___ GIVEN MATERIAL
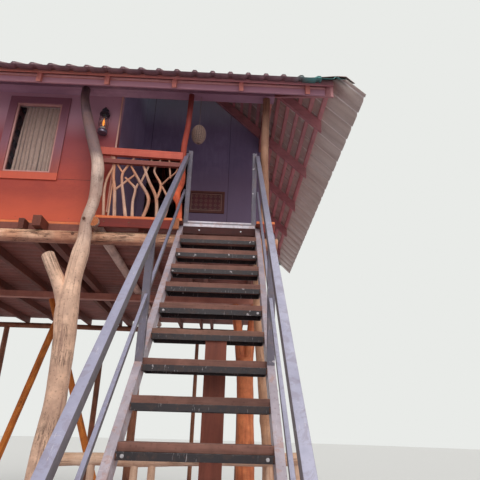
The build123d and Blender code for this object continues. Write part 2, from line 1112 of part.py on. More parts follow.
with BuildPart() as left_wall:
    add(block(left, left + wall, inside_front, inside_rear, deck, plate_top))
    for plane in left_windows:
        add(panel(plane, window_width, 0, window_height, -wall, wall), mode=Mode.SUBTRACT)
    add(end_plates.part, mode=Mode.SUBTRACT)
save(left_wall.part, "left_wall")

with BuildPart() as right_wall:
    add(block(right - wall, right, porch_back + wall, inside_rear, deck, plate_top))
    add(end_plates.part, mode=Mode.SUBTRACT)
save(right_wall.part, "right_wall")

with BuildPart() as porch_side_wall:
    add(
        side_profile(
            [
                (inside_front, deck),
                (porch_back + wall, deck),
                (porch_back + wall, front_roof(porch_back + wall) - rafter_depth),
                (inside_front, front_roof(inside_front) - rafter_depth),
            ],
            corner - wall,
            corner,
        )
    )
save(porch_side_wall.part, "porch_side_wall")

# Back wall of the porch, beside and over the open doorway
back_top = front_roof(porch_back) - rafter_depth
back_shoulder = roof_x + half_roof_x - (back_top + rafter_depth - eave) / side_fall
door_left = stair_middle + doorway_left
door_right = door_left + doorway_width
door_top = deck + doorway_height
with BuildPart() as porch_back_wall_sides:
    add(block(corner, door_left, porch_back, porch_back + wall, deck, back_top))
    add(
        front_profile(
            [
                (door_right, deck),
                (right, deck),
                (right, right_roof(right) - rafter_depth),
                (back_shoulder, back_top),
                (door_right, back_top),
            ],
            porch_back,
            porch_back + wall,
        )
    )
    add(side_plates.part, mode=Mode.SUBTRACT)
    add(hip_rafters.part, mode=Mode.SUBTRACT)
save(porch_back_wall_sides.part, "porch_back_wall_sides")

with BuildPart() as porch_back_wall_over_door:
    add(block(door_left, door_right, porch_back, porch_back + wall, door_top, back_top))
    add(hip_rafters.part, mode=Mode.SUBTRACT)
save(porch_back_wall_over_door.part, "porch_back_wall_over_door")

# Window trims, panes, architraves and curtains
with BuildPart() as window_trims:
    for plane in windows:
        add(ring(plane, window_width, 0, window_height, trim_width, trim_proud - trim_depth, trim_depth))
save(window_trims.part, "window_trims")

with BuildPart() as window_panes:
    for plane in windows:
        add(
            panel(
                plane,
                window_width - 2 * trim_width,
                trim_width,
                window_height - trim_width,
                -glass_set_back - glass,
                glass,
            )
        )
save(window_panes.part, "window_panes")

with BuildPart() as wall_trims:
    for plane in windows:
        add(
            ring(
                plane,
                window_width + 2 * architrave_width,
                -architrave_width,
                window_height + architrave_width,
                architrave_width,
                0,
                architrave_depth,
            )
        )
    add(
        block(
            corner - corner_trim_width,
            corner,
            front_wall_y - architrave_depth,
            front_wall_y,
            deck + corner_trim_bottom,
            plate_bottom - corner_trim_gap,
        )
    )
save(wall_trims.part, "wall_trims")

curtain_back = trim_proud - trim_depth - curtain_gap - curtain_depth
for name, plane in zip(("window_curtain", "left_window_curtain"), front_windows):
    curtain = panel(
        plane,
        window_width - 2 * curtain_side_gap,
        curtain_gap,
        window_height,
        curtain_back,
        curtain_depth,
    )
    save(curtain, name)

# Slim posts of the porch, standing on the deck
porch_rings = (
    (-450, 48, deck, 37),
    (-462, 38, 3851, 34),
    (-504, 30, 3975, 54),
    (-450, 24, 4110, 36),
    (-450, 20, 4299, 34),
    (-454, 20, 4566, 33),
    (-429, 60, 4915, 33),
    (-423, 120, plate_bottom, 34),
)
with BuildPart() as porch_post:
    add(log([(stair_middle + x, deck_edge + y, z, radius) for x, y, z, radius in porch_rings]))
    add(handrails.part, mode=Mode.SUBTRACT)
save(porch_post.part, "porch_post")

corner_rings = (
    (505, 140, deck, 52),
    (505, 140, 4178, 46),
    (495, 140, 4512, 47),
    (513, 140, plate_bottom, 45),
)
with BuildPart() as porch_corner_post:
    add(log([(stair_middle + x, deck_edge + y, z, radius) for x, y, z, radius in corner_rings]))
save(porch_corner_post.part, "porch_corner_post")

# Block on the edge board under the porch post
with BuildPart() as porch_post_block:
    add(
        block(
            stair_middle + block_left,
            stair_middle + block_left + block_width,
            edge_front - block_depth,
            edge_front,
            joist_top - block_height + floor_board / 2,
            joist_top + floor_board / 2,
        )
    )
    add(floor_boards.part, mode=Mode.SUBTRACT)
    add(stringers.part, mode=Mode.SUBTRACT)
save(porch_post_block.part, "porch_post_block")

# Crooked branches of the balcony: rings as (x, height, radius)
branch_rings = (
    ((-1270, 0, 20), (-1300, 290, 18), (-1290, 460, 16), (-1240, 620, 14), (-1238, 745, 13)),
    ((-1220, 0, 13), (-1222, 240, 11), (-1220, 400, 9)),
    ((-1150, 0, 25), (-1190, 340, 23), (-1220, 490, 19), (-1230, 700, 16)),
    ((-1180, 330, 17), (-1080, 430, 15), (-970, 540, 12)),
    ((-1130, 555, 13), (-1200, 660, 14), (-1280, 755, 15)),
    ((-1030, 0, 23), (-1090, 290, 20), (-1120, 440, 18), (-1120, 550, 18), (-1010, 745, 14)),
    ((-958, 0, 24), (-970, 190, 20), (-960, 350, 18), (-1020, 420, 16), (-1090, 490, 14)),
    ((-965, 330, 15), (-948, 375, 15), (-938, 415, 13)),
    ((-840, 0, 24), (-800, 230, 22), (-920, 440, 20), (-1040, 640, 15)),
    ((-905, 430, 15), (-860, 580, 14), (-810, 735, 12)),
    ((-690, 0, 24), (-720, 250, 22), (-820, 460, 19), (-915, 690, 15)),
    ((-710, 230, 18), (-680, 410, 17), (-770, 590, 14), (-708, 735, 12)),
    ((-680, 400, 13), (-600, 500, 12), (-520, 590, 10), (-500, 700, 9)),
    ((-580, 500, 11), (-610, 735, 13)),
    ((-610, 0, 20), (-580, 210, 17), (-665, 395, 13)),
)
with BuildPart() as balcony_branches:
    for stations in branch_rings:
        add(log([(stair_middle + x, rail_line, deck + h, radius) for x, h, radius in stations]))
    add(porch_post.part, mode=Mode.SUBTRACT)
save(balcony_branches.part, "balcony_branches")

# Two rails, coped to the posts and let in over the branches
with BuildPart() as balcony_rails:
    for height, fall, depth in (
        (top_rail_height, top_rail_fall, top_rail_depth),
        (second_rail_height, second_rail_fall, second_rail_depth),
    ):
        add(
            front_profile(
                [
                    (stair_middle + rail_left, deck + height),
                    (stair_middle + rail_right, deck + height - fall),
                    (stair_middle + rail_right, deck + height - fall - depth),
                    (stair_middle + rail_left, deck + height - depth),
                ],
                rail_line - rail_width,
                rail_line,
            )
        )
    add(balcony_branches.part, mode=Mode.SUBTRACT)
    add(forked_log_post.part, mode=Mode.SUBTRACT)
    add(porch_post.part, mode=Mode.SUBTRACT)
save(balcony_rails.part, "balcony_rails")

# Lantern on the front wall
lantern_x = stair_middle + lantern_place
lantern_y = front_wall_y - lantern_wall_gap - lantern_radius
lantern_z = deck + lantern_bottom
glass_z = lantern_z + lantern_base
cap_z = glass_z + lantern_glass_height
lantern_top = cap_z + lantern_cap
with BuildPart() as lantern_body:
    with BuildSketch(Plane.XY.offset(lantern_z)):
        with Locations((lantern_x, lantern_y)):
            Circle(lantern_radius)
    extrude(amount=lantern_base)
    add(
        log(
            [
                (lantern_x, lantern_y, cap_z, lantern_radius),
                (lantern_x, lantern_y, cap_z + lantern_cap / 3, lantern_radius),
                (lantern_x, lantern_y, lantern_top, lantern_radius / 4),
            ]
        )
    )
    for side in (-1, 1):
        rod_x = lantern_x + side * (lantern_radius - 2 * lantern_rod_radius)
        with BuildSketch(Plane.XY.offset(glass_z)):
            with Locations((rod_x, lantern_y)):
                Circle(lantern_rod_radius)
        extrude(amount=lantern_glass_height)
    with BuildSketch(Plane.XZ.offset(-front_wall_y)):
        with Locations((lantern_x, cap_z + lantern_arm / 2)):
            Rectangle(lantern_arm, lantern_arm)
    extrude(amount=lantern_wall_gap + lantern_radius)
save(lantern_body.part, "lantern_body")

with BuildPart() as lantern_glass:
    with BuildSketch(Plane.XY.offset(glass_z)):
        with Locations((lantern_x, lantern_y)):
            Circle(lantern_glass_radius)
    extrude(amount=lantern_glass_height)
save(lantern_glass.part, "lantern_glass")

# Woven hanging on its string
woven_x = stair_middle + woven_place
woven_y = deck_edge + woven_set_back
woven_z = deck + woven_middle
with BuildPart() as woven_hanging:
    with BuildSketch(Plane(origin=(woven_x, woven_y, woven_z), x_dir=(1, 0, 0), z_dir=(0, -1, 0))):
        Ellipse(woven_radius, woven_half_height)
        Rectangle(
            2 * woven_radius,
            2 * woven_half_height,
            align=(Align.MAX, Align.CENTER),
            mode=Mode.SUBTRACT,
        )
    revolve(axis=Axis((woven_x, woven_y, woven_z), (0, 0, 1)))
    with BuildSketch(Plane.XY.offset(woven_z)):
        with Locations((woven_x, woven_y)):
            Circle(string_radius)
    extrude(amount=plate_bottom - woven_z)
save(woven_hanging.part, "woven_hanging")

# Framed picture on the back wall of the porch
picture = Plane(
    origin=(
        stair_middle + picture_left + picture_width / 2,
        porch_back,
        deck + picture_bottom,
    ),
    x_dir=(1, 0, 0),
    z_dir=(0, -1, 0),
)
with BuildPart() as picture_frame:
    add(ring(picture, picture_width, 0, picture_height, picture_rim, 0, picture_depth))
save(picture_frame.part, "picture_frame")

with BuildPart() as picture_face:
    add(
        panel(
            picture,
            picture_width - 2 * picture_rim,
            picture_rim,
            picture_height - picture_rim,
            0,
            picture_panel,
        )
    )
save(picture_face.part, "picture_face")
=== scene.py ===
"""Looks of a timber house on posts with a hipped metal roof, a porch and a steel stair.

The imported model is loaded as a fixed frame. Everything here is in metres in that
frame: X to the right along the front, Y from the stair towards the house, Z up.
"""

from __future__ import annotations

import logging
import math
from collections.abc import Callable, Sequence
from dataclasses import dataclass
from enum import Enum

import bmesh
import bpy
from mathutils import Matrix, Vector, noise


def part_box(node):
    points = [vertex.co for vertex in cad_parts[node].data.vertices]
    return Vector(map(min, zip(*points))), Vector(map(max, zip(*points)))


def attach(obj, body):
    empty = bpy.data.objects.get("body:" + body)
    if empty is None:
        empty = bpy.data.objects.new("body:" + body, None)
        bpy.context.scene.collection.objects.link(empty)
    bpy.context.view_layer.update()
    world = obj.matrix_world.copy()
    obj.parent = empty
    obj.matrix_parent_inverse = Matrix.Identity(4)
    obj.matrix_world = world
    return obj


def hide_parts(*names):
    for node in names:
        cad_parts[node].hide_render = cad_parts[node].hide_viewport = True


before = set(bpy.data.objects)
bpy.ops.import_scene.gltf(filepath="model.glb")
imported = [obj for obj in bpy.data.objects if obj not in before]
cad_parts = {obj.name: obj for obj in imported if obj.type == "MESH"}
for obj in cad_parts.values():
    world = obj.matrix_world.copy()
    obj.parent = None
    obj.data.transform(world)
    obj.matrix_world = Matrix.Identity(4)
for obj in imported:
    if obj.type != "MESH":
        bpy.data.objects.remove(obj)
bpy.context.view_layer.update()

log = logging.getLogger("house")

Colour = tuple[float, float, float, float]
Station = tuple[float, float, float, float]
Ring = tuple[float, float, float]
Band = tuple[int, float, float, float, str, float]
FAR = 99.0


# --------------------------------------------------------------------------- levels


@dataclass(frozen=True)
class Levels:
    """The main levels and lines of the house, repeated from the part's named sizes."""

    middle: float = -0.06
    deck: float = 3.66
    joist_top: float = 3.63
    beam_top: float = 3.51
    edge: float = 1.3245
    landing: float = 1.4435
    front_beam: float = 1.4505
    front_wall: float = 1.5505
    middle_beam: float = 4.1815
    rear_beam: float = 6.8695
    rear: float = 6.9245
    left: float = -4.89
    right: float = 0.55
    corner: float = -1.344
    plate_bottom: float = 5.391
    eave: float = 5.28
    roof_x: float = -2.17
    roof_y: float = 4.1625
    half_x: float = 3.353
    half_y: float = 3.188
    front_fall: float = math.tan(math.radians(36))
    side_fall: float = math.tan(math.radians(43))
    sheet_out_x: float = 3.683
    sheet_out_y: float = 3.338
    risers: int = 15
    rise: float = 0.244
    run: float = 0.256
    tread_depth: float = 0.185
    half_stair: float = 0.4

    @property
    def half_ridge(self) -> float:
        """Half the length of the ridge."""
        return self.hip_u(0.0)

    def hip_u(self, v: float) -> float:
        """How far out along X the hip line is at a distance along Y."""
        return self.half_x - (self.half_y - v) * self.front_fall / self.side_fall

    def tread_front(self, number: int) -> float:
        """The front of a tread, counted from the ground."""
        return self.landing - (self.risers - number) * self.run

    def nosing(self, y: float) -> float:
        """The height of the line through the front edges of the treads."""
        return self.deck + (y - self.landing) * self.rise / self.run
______
Copy out exactly the lines running from the one with "# Framed picture" to the one with "for node in", including both ends, and nothing more.

# Framed picture on the back wall of the porch
picture = Plane(
    origin=(
        stair_middle + picture_left + picture_width / 2,
        porch_back,
        deck + picture_bottom,
    ),
    x_dir=(1, 0, 0),
    z_dir=(0, -1, 0),
)
with BuildPart() as picture_frame:
    add(ring(picture, picture_width, 0, picture_height, picture_rim, 0, picture_depth))
save(picture_frame.part, "picture_frame")

with BuildPart() as picture_face:
    add(
        panel(
            picture,
            picture_width - 2 * picture_rim,
            picture_rim,
            picture_height - picture_rim,
            0,
            picture_panel,
        )
    )
save(picture_face.part, "picture_face")
=== scene.py ===
"""Looks of a timber house on posts with a hipped metal roof, a porch and a steel stair.

The imported model is loaded as a fixed frame. Everything here is in metres in that
frame: X to the right along the front, Y from the stair towards the house, Z up.
"""

from __future__ import annotations

import logging
import math
from collections.abc import Callable, Sequence
from dataclasses import dataclass
from enum import Enum

import bmesh
import bpy
from mathutils import Matrix, Vector, noise


def part_box(node):
    points = [vertex.co for vertex in cad_parts[node].data.vertices]
    return Vector(map(min, zip(*points))), Vector(map(max, zip(*points)))


def attach(obj, body):
    empty = bpy.data.objects.get("body:" + body)
    if empty is None:
        empty = bpy.data.objects.new("body:" + body, None)
        bpy.context.scene.collection.objects.link(empty)
    bpy.context.view_layer.update()
    world = obj.matrix_world.copy()
    obj.parent = empty
    obj.matrix_parent_inverse = Matrix.Identity(4)
    obj.matrix_world = world
    return obj


def hide_parts(*names):
    for node in names:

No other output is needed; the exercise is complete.